Anything happening on this particular ridge, perhaps the most picturesque and iconic of all the ridges in the Napa Valley, should have been a subject of great concern for the planning department and the commission when the project was originally submitted, just as it should be now. At the very least this project should be returned to the planning department and commission for review in light of the new conditions relating and their impacts.
Beyond the illegal construction, the potential new impacts, and the noise emitted by its generator, this winery has another negative significance for the residents of Soda Canyon Road. It represents one of two event centers granted permission, during a period of heightened accommodation to winery development, to use our neighborhood, on a dead-end road, up a steep driveway, solely to attract tourists to our remote locale. For us, it merely represents an increase in traffic and the commercialization, proclaimed probably by a lighted sign at the driveway, of our residential-agricultural community.

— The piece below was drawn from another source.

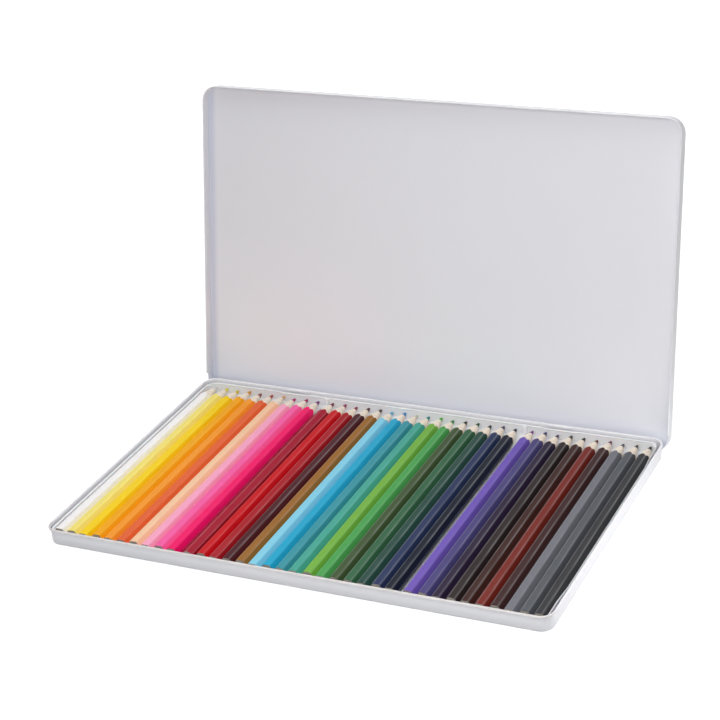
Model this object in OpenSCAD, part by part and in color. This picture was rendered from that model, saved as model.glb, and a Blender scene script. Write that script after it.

Perhaps the county has now begun to sense how intrusive these tourism operations are to our communities by considering their own feelings toward the possibility of casinos coming into the county. The visceral sense of a paradise being violated is the same. The sensitivity of residents to non-agricultural uses (using the normal definition of agriculture) in their neighborhoods has become a flashpoint throughout the county, and we hope that it will be given much greater importance in the upcoming discussions around the WDO.
In the meantime, the denial of this request might send a significant signal that the county is capable, when willful violations are committed, to enforce to its regulations. This winery was built, we suspect, solely for the view from that 4th portal and those terraces. To risk their denial at the outset of the process was to risk being denied the reason to be there in the first place. Better to build and ask for forgiveness. We hope that such a strategy is not going to be rewarded here.